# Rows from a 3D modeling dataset
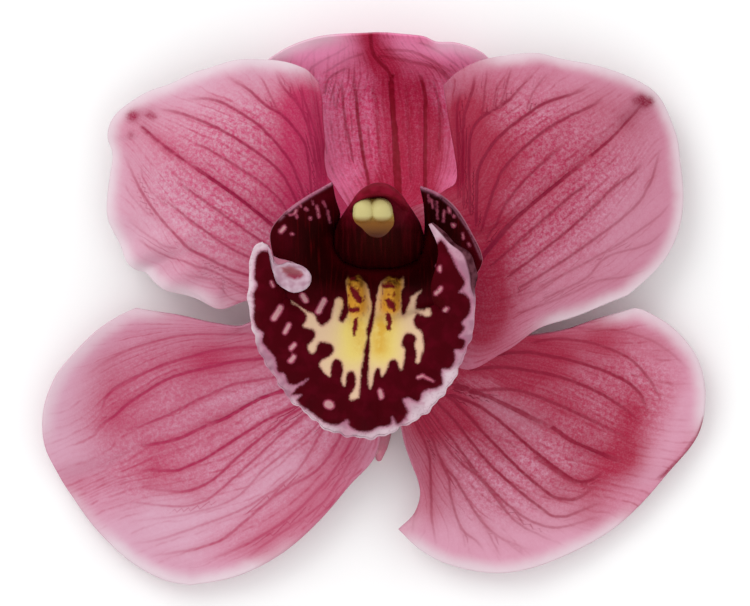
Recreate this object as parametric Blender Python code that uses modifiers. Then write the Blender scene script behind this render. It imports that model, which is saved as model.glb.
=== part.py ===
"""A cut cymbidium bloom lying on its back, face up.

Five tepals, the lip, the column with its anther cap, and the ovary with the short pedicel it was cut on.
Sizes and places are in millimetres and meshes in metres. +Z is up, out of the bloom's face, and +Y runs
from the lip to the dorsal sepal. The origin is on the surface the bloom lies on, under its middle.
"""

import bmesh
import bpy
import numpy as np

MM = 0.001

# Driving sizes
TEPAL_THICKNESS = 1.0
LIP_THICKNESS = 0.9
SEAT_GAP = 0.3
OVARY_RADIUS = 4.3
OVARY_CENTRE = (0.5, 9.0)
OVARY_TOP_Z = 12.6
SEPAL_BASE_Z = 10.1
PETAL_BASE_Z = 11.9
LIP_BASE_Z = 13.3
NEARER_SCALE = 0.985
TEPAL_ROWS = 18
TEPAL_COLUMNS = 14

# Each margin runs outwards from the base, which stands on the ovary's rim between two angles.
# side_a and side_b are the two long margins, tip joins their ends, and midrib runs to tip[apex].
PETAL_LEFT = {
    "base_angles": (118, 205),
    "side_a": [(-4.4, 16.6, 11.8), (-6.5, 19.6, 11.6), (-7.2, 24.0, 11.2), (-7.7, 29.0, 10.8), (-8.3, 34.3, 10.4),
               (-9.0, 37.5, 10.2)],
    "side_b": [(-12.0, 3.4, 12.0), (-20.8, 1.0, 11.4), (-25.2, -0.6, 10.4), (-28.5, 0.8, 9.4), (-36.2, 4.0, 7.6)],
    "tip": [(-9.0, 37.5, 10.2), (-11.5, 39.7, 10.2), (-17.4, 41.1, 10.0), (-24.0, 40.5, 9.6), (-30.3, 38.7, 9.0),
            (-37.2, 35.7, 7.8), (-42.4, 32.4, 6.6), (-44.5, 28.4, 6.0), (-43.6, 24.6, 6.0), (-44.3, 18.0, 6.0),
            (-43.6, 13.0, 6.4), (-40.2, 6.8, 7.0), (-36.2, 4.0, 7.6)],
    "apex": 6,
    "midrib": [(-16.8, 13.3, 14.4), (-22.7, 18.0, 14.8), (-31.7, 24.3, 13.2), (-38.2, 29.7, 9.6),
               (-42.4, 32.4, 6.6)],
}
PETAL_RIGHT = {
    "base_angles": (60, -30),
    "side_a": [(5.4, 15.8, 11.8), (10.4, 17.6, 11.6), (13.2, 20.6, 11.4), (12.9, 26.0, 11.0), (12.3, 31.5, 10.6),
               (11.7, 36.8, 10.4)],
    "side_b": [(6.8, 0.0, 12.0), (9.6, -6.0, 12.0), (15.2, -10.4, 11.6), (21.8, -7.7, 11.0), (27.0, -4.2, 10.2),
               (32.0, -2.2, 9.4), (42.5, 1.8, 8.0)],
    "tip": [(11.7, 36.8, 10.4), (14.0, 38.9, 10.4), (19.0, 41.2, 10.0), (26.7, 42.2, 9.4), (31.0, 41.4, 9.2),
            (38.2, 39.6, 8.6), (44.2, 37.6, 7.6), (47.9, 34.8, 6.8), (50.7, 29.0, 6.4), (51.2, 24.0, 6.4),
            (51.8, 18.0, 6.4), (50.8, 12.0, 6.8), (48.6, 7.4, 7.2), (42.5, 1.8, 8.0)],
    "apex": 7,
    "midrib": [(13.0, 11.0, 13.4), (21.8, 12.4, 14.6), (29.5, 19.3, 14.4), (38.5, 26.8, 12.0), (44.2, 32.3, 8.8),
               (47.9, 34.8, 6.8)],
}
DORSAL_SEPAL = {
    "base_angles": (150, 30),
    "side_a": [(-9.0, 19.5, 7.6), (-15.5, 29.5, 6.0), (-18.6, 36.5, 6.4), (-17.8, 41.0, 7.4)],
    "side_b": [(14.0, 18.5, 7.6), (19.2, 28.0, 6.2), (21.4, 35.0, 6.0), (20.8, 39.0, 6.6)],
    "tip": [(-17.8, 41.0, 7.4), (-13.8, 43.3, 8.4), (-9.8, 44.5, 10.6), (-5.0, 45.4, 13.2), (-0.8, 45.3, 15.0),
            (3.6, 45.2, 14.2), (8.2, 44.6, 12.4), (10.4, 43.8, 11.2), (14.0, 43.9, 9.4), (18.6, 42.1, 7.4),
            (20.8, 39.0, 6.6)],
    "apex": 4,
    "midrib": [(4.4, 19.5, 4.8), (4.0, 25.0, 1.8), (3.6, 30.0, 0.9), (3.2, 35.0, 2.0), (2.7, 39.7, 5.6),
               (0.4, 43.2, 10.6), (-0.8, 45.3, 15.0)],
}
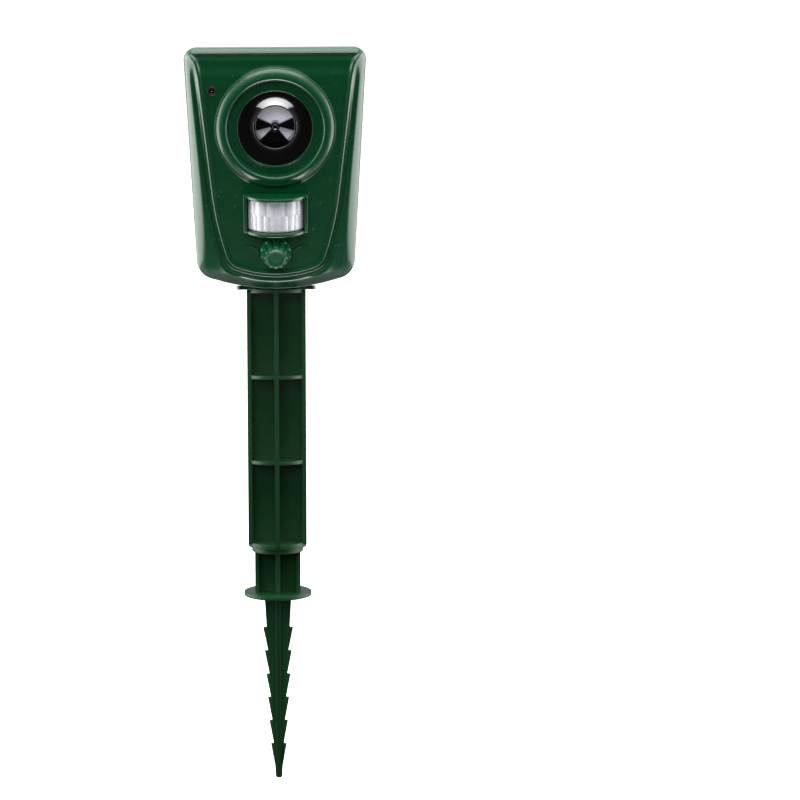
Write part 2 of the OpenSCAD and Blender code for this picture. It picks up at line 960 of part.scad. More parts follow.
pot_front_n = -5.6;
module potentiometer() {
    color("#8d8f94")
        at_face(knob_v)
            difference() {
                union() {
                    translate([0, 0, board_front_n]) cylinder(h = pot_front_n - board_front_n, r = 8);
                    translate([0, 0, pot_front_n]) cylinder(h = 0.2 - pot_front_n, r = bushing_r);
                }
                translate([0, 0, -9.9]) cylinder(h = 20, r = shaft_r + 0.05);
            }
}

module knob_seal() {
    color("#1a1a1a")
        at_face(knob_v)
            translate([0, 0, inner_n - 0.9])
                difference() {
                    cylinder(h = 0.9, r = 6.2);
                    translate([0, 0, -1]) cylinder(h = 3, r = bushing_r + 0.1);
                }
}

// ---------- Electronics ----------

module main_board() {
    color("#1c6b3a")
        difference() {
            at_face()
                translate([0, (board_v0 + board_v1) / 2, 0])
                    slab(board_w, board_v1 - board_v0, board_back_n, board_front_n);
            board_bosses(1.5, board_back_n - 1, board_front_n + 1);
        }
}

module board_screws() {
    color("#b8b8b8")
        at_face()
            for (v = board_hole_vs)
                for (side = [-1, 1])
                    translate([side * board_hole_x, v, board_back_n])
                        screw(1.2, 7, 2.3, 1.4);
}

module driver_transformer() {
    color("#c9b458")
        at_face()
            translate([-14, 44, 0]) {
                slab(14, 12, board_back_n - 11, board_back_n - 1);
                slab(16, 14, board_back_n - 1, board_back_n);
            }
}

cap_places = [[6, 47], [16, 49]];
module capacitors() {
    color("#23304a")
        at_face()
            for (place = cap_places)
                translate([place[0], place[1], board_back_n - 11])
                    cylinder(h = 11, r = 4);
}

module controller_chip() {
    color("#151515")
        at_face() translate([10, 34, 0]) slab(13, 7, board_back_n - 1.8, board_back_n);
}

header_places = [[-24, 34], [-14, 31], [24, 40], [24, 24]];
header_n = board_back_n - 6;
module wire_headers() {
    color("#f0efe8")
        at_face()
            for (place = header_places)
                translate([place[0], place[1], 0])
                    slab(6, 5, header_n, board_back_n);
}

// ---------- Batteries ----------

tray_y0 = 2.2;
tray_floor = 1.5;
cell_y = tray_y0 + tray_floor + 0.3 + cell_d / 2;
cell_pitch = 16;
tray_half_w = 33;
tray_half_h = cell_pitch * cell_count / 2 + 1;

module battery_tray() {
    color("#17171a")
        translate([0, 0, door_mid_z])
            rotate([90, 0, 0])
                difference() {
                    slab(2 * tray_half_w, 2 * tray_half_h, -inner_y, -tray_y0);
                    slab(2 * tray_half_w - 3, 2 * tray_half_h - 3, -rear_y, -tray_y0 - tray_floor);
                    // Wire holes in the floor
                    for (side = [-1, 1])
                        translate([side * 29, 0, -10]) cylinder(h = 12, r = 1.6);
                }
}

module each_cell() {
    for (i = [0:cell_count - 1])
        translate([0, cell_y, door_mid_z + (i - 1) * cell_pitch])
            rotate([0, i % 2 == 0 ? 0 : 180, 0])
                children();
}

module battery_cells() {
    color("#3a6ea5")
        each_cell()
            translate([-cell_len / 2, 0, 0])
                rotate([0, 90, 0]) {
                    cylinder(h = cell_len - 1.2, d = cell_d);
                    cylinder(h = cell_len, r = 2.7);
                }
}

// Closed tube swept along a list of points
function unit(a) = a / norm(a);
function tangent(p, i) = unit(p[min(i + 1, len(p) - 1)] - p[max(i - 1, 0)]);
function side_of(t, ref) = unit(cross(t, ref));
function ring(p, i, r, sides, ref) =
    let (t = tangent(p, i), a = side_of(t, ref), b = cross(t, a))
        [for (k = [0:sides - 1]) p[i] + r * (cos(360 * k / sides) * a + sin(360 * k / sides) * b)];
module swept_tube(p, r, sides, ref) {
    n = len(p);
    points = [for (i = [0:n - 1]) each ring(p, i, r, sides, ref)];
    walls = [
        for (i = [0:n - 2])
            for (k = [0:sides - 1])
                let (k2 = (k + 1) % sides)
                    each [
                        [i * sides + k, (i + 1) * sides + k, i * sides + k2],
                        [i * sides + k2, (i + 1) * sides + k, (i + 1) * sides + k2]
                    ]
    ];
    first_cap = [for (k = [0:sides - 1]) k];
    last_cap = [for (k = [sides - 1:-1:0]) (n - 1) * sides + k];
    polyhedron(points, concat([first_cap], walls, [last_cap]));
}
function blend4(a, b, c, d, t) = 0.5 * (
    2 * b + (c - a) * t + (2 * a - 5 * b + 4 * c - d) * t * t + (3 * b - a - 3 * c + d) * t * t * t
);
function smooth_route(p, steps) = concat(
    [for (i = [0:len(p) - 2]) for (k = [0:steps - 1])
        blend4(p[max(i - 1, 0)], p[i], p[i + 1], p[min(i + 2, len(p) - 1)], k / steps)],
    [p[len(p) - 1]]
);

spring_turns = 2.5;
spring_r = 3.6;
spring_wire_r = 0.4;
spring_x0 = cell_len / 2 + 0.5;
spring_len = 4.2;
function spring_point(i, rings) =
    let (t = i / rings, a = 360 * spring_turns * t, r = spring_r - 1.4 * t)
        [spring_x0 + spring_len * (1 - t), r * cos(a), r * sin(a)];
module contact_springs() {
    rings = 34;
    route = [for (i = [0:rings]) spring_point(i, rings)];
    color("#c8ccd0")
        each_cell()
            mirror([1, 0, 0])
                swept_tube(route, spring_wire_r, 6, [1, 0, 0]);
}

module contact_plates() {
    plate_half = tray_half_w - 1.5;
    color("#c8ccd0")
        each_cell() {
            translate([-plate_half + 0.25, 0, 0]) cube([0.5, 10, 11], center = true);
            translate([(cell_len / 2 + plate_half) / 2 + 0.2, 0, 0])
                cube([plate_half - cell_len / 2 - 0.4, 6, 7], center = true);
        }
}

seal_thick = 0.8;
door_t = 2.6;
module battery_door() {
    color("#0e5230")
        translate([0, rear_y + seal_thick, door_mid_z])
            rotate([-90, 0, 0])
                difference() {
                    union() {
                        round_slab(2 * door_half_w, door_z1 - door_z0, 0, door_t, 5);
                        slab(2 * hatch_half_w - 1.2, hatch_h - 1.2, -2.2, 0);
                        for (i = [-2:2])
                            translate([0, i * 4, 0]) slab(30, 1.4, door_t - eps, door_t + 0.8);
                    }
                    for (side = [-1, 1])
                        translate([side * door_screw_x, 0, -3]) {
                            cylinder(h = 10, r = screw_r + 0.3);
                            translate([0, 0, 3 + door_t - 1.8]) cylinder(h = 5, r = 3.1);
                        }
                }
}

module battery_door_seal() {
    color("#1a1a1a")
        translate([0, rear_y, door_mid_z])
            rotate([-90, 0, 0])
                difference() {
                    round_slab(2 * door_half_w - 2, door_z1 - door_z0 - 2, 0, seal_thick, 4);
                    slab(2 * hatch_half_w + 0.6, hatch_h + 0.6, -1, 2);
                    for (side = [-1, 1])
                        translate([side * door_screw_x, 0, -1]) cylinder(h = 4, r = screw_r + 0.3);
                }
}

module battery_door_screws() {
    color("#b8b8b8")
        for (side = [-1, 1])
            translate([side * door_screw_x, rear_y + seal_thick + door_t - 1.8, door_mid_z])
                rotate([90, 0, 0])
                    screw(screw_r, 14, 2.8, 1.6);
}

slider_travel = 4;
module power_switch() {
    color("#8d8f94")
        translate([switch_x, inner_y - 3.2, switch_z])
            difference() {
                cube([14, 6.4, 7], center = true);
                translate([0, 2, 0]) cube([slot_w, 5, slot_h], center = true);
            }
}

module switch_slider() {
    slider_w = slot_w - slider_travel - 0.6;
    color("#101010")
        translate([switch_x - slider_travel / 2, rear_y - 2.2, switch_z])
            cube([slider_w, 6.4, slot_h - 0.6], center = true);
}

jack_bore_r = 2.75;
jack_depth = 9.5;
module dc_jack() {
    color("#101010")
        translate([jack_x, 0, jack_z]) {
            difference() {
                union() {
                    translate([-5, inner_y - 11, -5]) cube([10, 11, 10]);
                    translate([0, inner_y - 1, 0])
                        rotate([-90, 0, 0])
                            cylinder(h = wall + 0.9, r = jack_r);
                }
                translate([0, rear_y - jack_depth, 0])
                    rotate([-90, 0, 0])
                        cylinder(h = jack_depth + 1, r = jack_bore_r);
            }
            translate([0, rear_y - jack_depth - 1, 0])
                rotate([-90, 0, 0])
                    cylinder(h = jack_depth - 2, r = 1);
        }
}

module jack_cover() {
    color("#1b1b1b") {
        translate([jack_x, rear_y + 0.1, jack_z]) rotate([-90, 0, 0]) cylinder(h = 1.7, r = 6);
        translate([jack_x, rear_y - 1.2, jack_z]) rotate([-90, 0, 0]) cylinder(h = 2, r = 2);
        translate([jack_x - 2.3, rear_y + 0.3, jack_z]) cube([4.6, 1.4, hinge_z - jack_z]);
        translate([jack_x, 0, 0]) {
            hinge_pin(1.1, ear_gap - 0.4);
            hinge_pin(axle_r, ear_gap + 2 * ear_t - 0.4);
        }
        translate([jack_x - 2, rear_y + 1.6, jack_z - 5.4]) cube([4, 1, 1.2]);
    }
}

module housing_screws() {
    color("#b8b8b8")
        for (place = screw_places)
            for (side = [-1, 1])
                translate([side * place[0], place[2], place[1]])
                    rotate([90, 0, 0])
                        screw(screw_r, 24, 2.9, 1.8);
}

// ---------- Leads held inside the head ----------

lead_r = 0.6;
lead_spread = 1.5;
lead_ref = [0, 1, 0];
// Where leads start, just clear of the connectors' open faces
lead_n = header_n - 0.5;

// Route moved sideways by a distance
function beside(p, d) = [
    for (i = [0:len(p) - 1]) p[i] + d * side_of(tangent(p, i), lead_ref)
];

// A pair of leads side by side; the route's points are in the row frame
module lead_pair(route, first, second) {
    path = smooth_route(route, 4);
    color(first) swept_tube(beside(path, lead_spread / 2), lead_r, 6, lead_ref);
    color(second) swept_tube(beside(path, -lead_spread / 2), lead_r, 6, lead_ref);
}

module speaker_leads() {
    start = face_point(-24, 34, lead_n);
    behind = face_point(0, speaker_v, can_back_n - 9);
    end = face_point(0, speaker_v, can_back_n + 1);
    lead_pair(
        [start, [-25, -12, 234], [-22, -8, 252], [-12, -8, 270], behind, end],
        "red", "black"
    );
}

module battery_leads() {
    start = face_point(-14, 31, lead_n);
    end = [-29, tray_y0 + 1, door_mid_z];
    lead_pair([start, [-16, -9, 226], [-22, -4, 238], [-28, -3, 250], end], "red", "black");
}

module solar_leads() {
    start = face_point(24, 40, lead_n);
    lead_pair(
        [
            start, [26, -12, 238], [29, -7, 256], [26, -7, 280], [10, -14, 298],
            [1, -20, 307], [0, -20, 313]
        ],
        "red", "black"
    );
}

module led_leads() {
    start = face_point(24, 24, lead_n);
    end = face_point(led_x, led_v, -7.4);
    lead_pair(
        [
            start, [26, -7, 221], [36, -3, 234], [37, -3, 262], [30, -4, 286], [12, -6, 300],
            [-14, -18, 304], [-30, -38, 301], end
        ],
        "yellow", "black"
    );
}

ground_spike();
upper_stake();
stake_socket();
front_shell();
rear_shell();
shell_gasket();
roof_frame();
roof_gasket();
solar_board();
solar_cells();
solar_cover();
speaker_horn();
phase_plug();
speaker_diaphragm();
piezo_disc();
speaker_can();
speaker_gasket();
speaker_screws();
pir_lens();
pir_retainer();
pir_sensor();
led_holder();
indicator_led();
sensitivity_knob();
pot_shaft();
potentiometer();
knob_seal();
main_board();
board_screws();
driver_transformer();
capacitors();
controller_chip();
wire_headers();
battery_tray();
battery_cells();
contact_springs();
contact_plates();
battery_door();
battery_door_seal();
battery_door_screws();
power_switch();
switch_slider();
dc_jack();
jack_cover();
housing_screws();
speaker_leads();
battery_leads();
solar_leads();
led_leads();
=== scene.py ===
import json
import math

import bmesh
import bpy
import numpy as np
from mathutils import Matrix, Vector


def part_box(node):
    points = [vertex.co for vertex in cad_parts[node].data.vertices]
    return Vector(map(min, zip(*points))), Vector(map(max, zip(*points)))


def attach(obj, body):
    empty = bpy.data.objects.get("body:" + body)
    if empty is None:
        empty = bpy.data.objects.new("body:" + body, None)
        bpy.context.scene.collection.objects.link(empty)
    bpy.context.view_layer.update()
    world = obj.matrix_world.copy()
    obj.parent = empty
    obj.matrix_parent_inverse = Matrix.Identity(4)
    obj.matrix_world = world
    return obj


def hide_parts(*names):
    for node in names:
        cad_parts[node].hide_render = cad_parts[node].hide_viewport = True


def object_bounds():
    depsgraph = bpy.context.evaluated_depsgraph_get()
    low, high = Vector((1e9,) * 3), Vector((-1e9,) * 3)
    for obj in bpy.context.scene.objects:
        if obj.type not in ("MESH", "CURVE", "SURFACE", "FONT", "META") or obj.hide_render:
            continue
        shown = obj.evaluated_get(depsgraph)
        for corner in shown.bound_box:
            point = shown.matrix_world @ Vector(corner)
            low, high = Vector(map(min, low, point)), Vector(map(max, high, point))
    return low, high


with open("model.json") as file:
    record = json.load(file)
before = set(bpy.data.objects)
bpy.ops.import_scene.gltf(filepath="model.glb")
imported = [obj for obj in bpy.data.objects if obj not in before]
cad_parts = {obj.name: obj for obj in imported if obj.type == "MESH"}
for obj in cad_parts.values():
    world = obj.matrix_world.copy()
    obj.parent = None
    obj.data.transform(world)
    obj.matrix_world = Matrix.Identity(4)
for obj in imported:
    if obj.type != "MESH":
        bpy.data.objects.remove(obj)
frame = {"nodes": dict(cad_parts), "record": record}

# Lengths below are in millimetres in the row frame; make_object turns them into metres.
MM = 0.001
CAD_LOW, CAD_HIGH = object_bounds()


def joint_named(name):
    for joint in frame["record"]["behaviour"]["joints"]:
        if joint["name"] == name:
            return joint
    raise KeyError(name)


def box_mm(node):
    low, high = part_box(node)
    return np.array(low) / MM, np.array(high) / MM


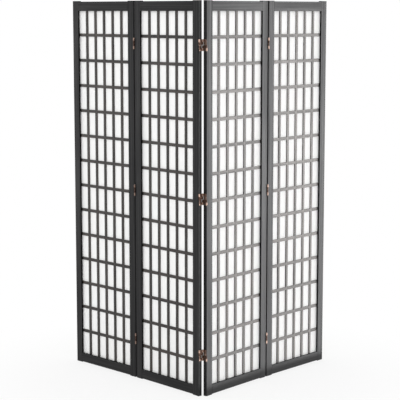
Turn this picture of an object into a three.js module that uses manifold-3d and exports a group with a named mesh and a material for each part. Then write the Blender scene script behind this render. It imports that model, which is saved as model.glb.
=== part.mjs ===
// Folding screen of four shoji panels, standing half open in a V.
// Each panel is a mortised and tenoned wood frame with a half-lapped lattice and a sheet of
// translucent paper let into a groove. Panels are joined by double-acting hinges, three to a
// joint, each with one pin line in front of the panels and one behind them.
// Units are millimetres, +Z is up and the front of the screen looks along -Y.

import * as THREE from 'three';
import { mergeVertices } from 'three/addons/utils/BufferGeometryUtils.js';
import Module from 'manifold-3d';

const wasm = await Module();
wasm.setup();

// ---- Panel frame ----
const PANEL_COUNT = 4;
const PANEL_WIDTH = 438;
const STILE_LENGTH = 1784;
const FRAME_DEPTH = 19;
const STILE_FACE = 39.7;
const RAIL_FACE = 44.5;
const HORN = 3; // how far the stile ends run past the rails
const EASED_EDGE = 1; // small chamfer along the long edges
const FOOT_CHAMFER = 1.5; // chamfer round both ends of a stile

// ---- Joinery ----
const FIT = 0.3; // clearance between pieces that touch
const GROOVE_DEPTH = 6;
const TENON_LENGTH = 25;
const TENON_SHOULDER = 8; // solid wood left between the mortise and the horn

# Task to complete
Taking the material above, extract exactly and only the lines from the line with "ground_spike();" to the line with "obj.parent = empty", inclusive of both.

# Worked solution
ground_spike();
upper_stake();
stake_socket();
front_shell();
rear_shell();
shell_gasket();
roof_frame();
roof_gasket();
solar_board();
solar_cells();
solar_cover();
speaker_horn();
phase_plug();
speaker_diaphragm();
piezo_disc();
speaker_can();
speaker_gasket();
speaker_screws();
pir_lens();
pir_retainer();
pir_sensor();
led_holder();
indicator_led();
sensitivity_knob();
pot_shaft();
potentiometer();
knob_seal();
main_board();
board_screws();
driver_transformer();
capacitors();
controller_chip();
wire_headers();
battery_tray();
battery_cells();
contact_springs();
contact_plates();
battery_door();
battery_door_seal();
battery_door_screws();
power_switch();
switch_slider();
dc_jack();
jack_cover();
housing_screws();
speaker_leads();
battery_leads();
solar_leads();
led_leads();
=== scene.py ===
import json
import math

import bmesh
import bpy
import numpy as np
from mathutils import Matrix, Vector


def part_box(node):
    points = [vertex.co for vertex in cad_parts[node].data.vertices]
    return Vector(map(min, zip(*points))), Vector(map(max, zip(*points)))


def attach(obj, body):
    empty = bpy.data.objects.get("body:" + body)
    if empty is None:
        empty = bpy.data.objects.new("body:" + body, None)
        bpy.context.scene.collection.objects.link(empty)
    bpy.context.view_layer.update()
    world = obj.matrix_world.copy()
    obj.parent = empty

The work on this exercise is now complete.